Modeling code records:
* * *

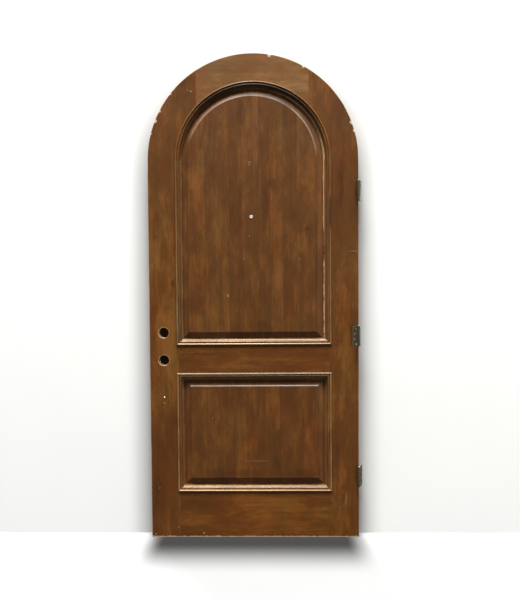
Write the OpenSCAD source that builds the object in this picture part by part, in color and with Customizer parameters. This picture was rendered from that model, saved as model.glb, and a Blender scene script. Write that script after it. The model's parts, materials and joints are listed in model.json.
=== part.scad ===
// Arched wooden door: a stile-and-rail slab with two raised panels, applied bolection
// mouldings on both faces, three loose-pin butt hinges, lock bores and a door viewer.
// X runs across the door towards its hinges, -Y is the face on the hinge barrels' side and
// Z is up. The origin is the middle of the bottom edge, at mid-thickness. Millimetres.

/* [Slab] */
// Width across both stiles
door_w = 1054; // [870:1:1270]
// Height to the crown of the round arch
door_h = 2438; // [2030:1:2930]
// Thickness of the stiles and rails
door_t = 44.45; // [37:0.05:54]

/* [Stiles and rails] */
// Width of each stile
stile_w = 146; // [141:1:190]
// Height of the bottom rail
bottom_rail_h = 245; // [190:1:300]
// Height of the lock rail's lower edge above the bottom of the door
lock_rail_z = 832; // [700:1:900]
// Height of the lock rail from edge to edge
lock_rail_h = 161; // [130:1:190]
// Width of each haunch, glued between a stile and the head rail
haunch_w = 100; // [90:1:130]

/* [Dowels] */
// Radius of the dowels that join the frame members
dowel_r = 6.35; // [4:0.05:8]
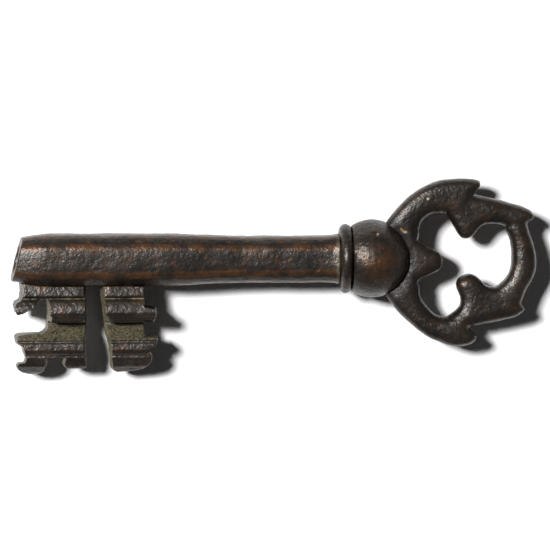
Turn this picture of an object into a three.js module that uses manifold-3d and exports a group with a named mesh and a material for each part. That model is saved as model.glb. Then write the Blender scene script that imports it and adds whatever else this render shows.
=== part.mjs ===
// A bronze door key: an eight-sided pipe barrel with a drilled pin hole, a two-lobed bit of
// waved section with ward cuts, a collar ring, a ball knop and a barbed trefoil bow.
// The bow's tang runs through knop and collar into the barrel, and each lobe of the bit
// stands on a tenon in the barrel's underside, as in a brazed key.
//
// Millimetres. +X runs from the barrel's mouth to the bow, the bit hangs towards -Y,
// and +Z is up through the bow's opening. The key lies on its knop.
import * as THREE from "three";
import { mergeVertices } from "three/addons/utils/BufferGeometryUtils.js";
import Module from "manifold-3d";

const wasm = await Module();
wasm.setup();

// Barrel. Half sizes are from the axis to a broad flat; it swells where it carries the bit.
const barrelLength = 76.6;
const mouthHalf = 5.1;
const bitHalf = 6.15;
const waistHalf = 5.5;
const neckHalf = 6;
const flatShare = 0.57; // width of a broad flat over the whole width
const cornerSoftness = 0.3; // share of each flat taken by the worn corner
const mouthTaperLength = 9;
const bitBandLength = 35; // from the mouth to where the waist begins
const waistLength = 18;
const neckFlareLength = 1.6;
const boreRadius = 3.2;
const boreDepth = 42;
const drillPoint = 1.6;
const mouthRakeUp = THREE.MathUtils.degToRad(14); // the mouth's top lies further back
const mouthRakeFront = THREE.MathUtils.degToRad(6); // and so does its front

// Bit.
const foreLobeStart = 0.5; // from the mouth
const foreLobeWidth = 16;
const cleftWidth = 3; // between the lobes, where they leave the barrel
const aftLobeWidth = 11;
const bitDrop = 21; // from the barrel's underside to the end of the longest foot
const bitReach = 5.2; // from the axis forward to the fullest fold
const tenonThickness = 4.4;
const tenonHeight = 1.2;
const tenonRoot = 1.5; // of the tenon inside the lobe
const tenonShoulder = 2.2;
const draftLeft = THREE.MathUtils.degToRad(10.5); // lean of the filed walls facing the mouth
const draftRight = THREE.MathUtils.degToRad(2.5); // and of those facing the bow
const outlineDepth = 3.5; // behind the axis, where the lobes have their drawn outline

// Collar and knop.
const collarWidth = 2.9;
const collarRadius = 8.3;
const knopRadius = 9.25;
const knopSeatRadius = 7.9; // flat face against the collar

// Tang of the bow.
const tangRadius = 3;
const tangInBarrel = 9;

// Bow. Points are measured from the knop's centre.
const bowThickness = 6.6;
const bowEdgeRound = 1.5; // depth of the rounded edge, front and back
const bowEdgeInset = 0.95;
const leafStep = 0.08; // each leaf is thinner than the one that overlaps it

// Clearances.
const brazeGap = 0.15; // filled with braze on the real key
const seatGap = 0.2; // between the ball and what is hollowed to fit it
const smallestDetail = 0.02;

const knopSeat = Math.sqrt(knopRadius ** 2 - knopSeatRadius ** 2);
const collarX = barrelLength;
const knopFaceX = collarX + collarWidth;
const knopX = knopFaceX + knopSeat;
const bitTop = -bitHalf;
const bitUnit = bitDrop / 20;
const foldUnit = bitReach / 52;
const aftLobeStart = foreLobeStart + foreLobeWidth + cleftWidth;

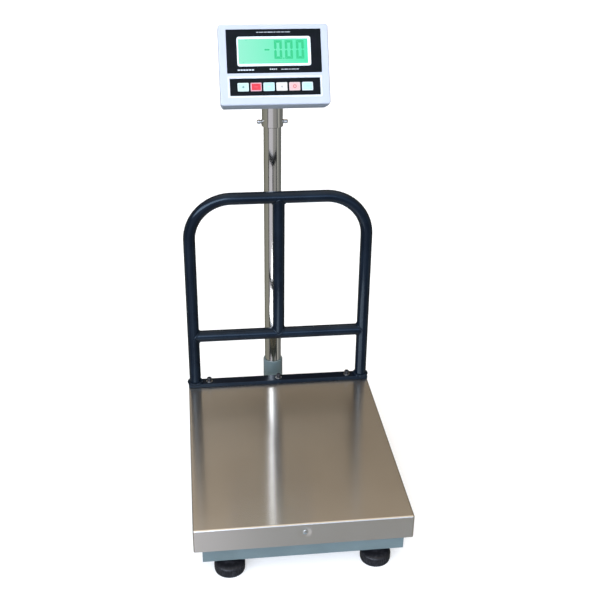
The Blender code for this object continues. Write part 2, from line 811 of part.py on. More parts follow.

* * *

Written exercise
Each record above should be returned exactly as it appears.

Exercise output
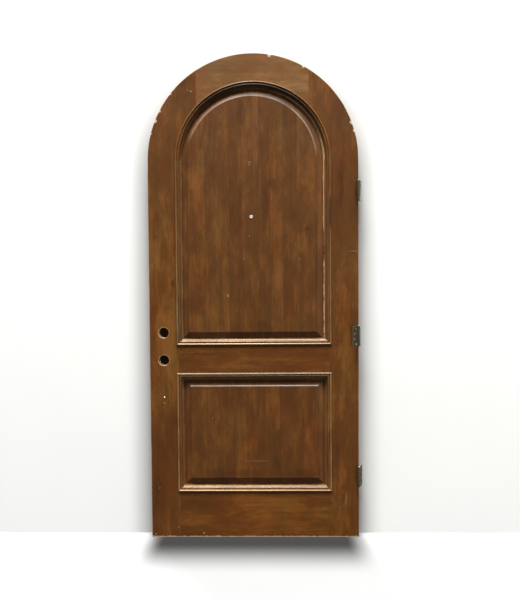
Write the OpenSCAD source that builds the object in this picture part by part, in color and with Customizer parameters. This picture was rendered from that model, saved as model.glb, and a Blender scene script. Write that script after it. The model's parts, materials and joints are listed in model.json.
=== part.scad ===
// Arched wooden door: a stile-and-rail slab with two raised panels, applied bolection
// mouldings on both faces, three loose-pin butt hinges, lock bores and a door viewer.
// X runs across the door towards its hinges, -Y is the face on the hinge barrels' side and
// Z is up. The origin is the middle of the bottom edge, at mid-thickness. Millimetres.

/* [Slab] */
// Width across both stiles
door_w = 1054; // [870:1:1270]
// Height to the crown of the round arch
door_h = 2438; // [2030:1:2930]
// Thickness of the stiles and rails
door_t = 44.45; // [37:0.05:54]

/* [Stiles and rails] */
// Width of each stile
stile_w = 146; // [141:1:190]
// Height of the bottom rail
bottom_rail_h = 245; // [190:1:300]
// Height of the lock rail's lower edge above the bottom of the door
lock_rail_z = 832; // [700:1:900]
// Height of the lock rail from edge to edge
lock_rail_h = 161; // [130:1:190]
// Width of each haunch, glued between a stile and the head rail
haunch_w = 100; // [90:1:130]

/* [Dowels] */
// Radius of the dowels that join the frame members
dowel_r = 6.35; // [4:0.05:8]
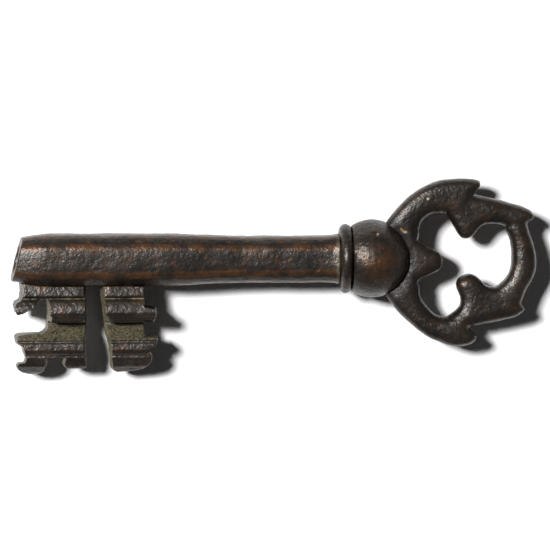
Turn this picture of an object into a three.js module that uses manifold-3d and exports a group with a named mesh and a material for each part. That model is saved as model.glb. Then write the Blender scene script that imports it and adds whatever else this render shows.
=== part.mjs ===
// A bronze door key: an eight-sided pipe barrel with a drilled pin hole, a two-lobed bit of
// waved section with ward cuts, a collar ring, a ball knop and a barbed trefoil bow.
// The bow's tang runs through knop and collar into the barrel, and each lobe of the bit
// stands on a tenon in the barrel's underside, as in a brazed key.
//
// Millimetres. +X runs from the barrel's mouth to the bow, the bit hangs towards -Y,
// and +Z is up through the bow's opening. The key lies on its knop.
import * as THREE from "three";
import { mergeVertices } from "three/addons/utils/BufferGeometryUtils.js";
import Module from "manifold-3d";

const wasm = await Module();
wasm.setup();

// Barrel. Half sizes are from the axis to a broad flat; it swells where it carries the bit.
const barrelLength = 76.6;
const mouthHalf = 5.1;
const bitHalf = 6.15;
const waistHalf = 5.5;
const neckHalf = 6;
const flatShare = 0.57; // width of a broad flat over the whole width
const cornerSoftness = 0.3; // share of each flat taken by the worn corner
const mouthTaperLength = 9;
const bitBandLength = 35; // from the mouth to where the waist begins
const waistLength = 18;
const neckFlareLength = 1.6;
const boreRadius = 3.2;
const boreDepth = 42;
const drillPoint = 1.6;
const mouthRakeUp = THREE.MathUtils.degToRad(14); // the mouth's top lies further back
const mouthRakeFront = THREE.MathUtils.degToRad(6); // and so does its front

// Bit.
const foreLobeStart = 0.5; // from the mouth
const foreLobeWidth = 16;
const cleftWidth = 3; // between the lobes, where they leave the barrel
const aftLobeWidth = 11;
const bitDrop = 21; // from the barrel's underside to the end of the longest foot
const bitReach = 5.2; // from the axis forward to the fullest fold
const tenonThickness = 4.4;
const tenonHeight = 1.2;
const tenonRoot = 1.5; // of the tenon inside the lobe
const tenonShoulder = 2.2;
const draftLeft = THREE.MathUtils.degToRad(10.5); // lean of the filed walls facing the mouth
const draftRight = THREE.MathUtils.degToRad(2.5); // and of those facing the bow
const outlineDepth = 3.5; // behind the axis, where the lobes have their drawn outline

// Collar and knop.
const collarWidth = 2.9;
const collarRadius = 8.3;
const knopRadius = 9.25;
const knopSeatRadius = 7.9; // flat face against the collar

// Tang of the bow.
const tangRadius = 3;
const tangInBarrel = 9;

// Bow. Points are measured from the knop's centre.
const bowThickness = 6.6;
const bowEdgeRound = 1.5; // depth of the rounded edge, front and back
const bowEdgeInset = 0.95;
const leafStep = 0.08; // each leaf is thinner than the one that overlaps it

// Clearances.
const brazeGap = 0.15; // filled with braze on the real key
const seatGap = 0.2; // between the ball and what is hollowed to fit it
const smallestDetail = 0.02;

const knopSeat = Math.sqrt(knopRadius ** 2 - knopSeatRadius ** 2);
const collarX = barrelLength;
const knopFaceX = collarX + collarWidth;
const knopX = knopFaceX + knopSeat;
const bitTop = -bitHalf;
const bitUnit = bitDrop / 20;
const foldUnit = bitReach / 52;
const aftLobeStart = foreLobeStart + foreLobeWidth + cleftWidth;

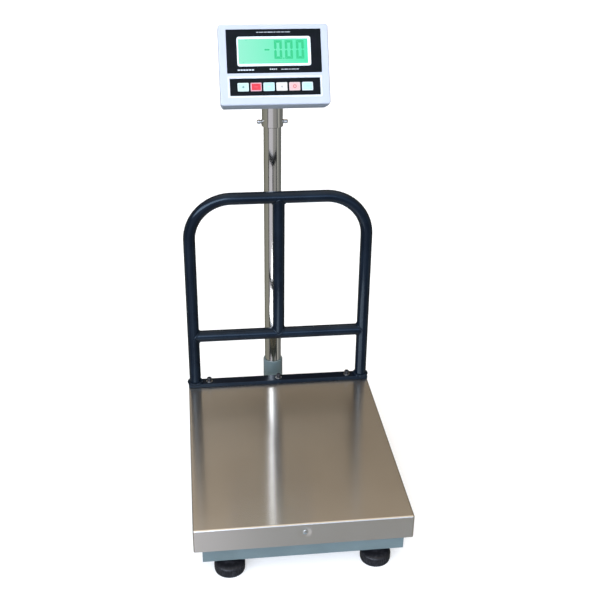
The Blender code for this object continues. Write part 2, from line 811 of part.py on. More parts follow.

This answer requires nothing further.